Garden After a New Build in Yorkshire: First Steps and Costs (2026)

By Tom Whitaker · Updated 30 May 2026

Cluster of stone houses in a Yorkshire village
Gardens here are walled, sloped and full of character.

Yorkshire has seen significant new build development across the county over the past decade: major sites around York, Harrogate, Leeds, Bradford, Wakefield, Doncaster, and along the Humber corridor. Most of these houses come with rear gardens in a state that bears little resemblance to what the computer-generated show-home images suggested.

If you have just moved into a new build in Yorkshire and your garden is a rectangle of scrubby grass or bare soil with a post-and-rail fence around it, this guide covers what you are actually dealing with, what the priorities are, and what realistic costs look like in 2026.

What You Are Actually Starting With

Understanding the underlying state of a new build garden is the starting point for everything else. Surface appearances are deceptive: what looks like a lawn may be a thin seeding on 5cm of topsoil over compacted hardcore.
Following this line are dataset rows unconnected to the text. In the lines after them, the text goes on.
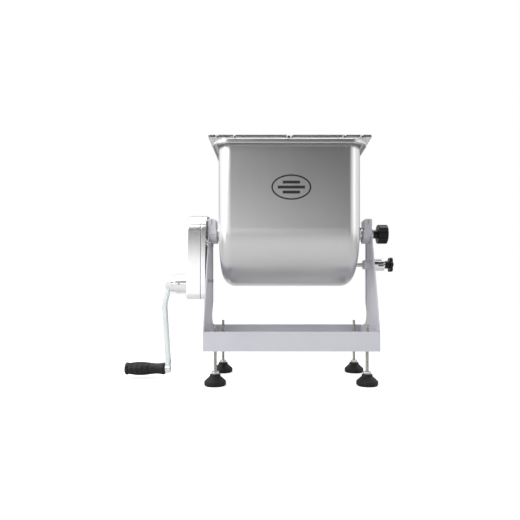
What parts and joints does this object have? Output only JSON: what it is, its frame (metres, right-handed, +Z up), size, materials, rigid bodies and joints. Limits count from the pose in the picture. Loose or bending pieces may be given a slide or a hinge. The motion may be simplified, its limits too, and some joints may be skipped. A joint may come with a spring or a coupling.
{
  "type": "manual tilting meat mixer",
  "caption": "Hand-cranked trough mixer: stainless tilting trough with a clear lid on a painted stand, geared side crank, index plunger and levelling feet.",
  "frame": {"origin": "centre of the overall box at the underside of the feet, on the surface the machine stands on", "axes": "+X from the crank side to the knob side, along the trough; +Y from front to back; +Z up"},
  "size_m": [0.662, 0.294, 0.5554],
  "materials": {
    "frame_paint": "light grey baked paint, satin",
    "tank_steel": "brushed stainless",
    "lid_clear": "clear polycarbonate sheet",
    "fastener_steel": "bright zinc",
    "shaft_steel": "turned stainless",
    "gear_steel": "oiled hobbed steel",
    "casing_aluminium": "polished casting",
    "bronze": "sintered bronze",
    "seal_rubber": "moulded nitrile",
    "crank_zinc": "pale zinc plate",
    "grip_plastic": "moulded black, ribbed",
    "knob_plastic": "moulded black",
    "housing_chrome": "bright plated",
    "foot_rubber": "moulded black rubber",
    "stud_nickel": "nickel plated thread"
  },
  "bodies": {
    "base": {"base_frame": "frame_paint", "foot_corner_plates": "frame_paint", "frame_nuts": "fastener_steel", "left_upright": "frame_paint", "right_upright": "frame_paint", "upright_bolts": "fastener_steel", "left_bearing_saddle": "frame_paint", "right_bearing_saddle": "frame_paint", "left_bearing_cap": "frame_paint", "right_bearing_cap": "frame_paint", "bearing_cap_screws": "fastener_steel", "bearing_bushes": "bronze", "gearbox_back_plate": "casing_aluminium", "gearbox_gasket": "seal_rubber", "gearbox_cover": "casing_aluminium", "gearbox_cover_screws": "fastener_steel", "gearbox_mount_screws": "fastener_steel", "paddle_shaft_bush": "bronze", "crank_shaft_bush": "bronze", "oil_screw": "fastener_steel", "idler_axle": "shaft_steel", "end_plate": "shaft_steel", "end_plate_screws": "fastener_steel", "plunger_bush": "frame_paint", "plunger_housing": "housing_chrome", "plunger_spring": "shaft_steel"},
    "tank": {"tank_shell": "tank_steel", "left_trunnion": "tank_steel", "right_trunnion": "tank_steel", "trunnion_screws": "fastener_steel", "trunnion_nuts": "fastener_steel", "shaft_seals": "seal_rubber", "index_lugs": "tank_steel"},
    "lid": {"lid_plate": "lid_clear"},
    "paddle": {"paddle_shaft": "shaft_steel", "paddle_arms": "shaft_steel", "paddle_blades": "shaft_steel", "main_gear": "gear_steel", "main_gear_key": "shaft_steel"},
    "idler": {"idler_wheel": "gear_steel", "idler_pinion": "gear_steel"},
    "crank": {"crank_shaft": "shaft_steel", "crank_pinion": "gear_steel", "crank_arm": "crank_zinc", "crank_screw": "fastener_steel", "grip_pin": "shaft_steel"},
    "grip": {"grip": "grip_plastic"},
    "clamp_knob": {"clamp_knob": "knob_plastic", "clamp_knob_stud": "shaft_steel"},
    "plunger": {"plunger_pin": "shaft_steel", "plunger_cross_pin": "shaft_steel", "plunger_knob": "knob_plastic"},
    "front_left_foot": {"front_left_foot_pad": "foot_rubber", "front_left_foot_stud": "stud_nickel"},
    "front_right_foot": {"front_right_foot_pad": "foot_rubber", "front_right_foot_stud": "stud_nickel"},
    "rear_left_foot": {"rear_left_foot_pad": "foot_rubber", "rear_left_foot_stud": "stud_nickel"},
    "rear_right_foot": {"rear_right_foot_pad": "foot_rubber", "rear_right_foot_stud": "stud_nickel"}
  },
  "joints": [
    {"name": "tank_tilt", "type": "hinge", "parent": "base", "child": "tank", "pos_m": [0.0714, 0, 0.358], "axis": [1, 0, 0], "range_deg": [0, 90]},
    {"name": "lid_lift", "type": "slide", "parent": "tank", "child": "lid", "axis": [0, 0, 1], "range_m": [0, 0.12]},
    {"name": "paddle_spin", "type": "hinge", "parent": "base", "child": "paddle", "pos_m": [-0.1456, 0, 0.358], "axis": [1, 0, 0], "continuous": true},
    {"name": "idler_spin", "type": "hinge", "parent": "base", "child": "idler", "pos_m": [-0.1516, 0, 0.294], "axis": [1, 0, 0], "continuous": true},
    {"name": "crank_spin", "type": "hinge", "parent": "base", "child": "crank", "pos_m": [-0.1836, 0, 0.235], "axis": [1, 0, 0], "continuous": true},
    {"name": "grip_spin", "type": "hinge", "parent": "crank", "child": "grip", "pos_m": [-0.2836, 0, 0.0243], "axis": [1, 0, 0], "continuous": true},
    {"name": "clamp_knob_turn", "type": "hinge", "parent": "base", "child": "clamp_knob", "pos_m": [0.3064, 0, 0.358], "axis": [1, 0, 0], "range_deg": [0, 720]},
    {"name": "plunger_slide", "type": "slide", "parent": "base", "child": "plunger", "axis": [1, 0, 0], "range_m": [-0.006, 0], "deforming": ["plunger_spring"]},
    {"name": "front_left_foot_screw", "type": "slide", "parent": "base", "child": "front_left_foot", "axis": [0, 0, 1], "range_m": [-0.03, 0.03]},
    {"name": "front_right_foot_screw", "type": "slide", "parent": "base", "child": "front_right_foot", "axis": [0, 0, 1], "range_m": [-0.03, 0.03]},
    {"name": "rear_left_foot_screw", "type": "slide", "parent": "base", "child": "rear_left_foot", "axis": [0, 0, 1], "range_m": [-0.03, 0.03]},
    {"name": "rear_right_foot_screw", "type": "slide", "parent": "base", "child": "rear_right_foot", "axis": [0, 0, 1], "range_m": [-0.03, 0.03]}
  ],
  "couplings": [
    {"joint": "idler_spin", "follows": "paddle_spin", "ratio": -1.2857},
    {"joint": "crank_spin", "follows": "paddle_spin", "ratio": 3.1765}
  ]
}
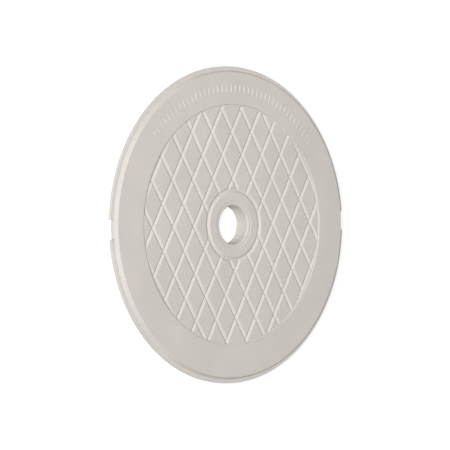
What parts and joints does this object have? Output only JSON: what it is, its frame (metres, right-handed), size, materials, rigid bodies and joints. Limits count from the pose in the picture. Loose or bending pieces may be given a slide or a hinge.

What looks like level soil may be covering buried rubble.

Compacted subsoil

Construction sites use heavy machinery extensively during groundworks. This compaction goes deep -- often to 30-50cm below the surface -- and severely limits the movement of water, air, and roots through the soil profile. A lawn grown on compacted subsoil will never establish properly: roots cannot penetrate past the compaction layer, the grass cannot access moisture in dry periods, and in wet weather water sits on the surface rather than draining away.

You can test for compaction by trying to push a metal rod (a piece of thick reinforcing bar works well) into the soil. If it stops hard within 20cm, compaction is significant. On many Yorkshire new build sites, particularly on clay-heavy ground in West Yorkshire and the Vale of York, compaction is severe.

Breaking up compaction requires either manual deep-digging (double digging to a spade and a half depth) for small areas, or mechanical assistance (a rented rotavator, or a mini-digger if you have vehicular access) for larger areas. This is the most important and often the most underestimated work in a new build garden.

Thin or poor topsoil

Responsible house builders strip and store topsoil before groundworks begin and return it to garden areas at completion. Less scrupulous builders bury the topsoil under the building or use it elsewhere on site, replacing it with a thin layer of imported material or simply levelling with subsoil. The result is a garden with 5-10cm of marginal topsoil rather than the 30cm that a healthy lawn and planted borders need.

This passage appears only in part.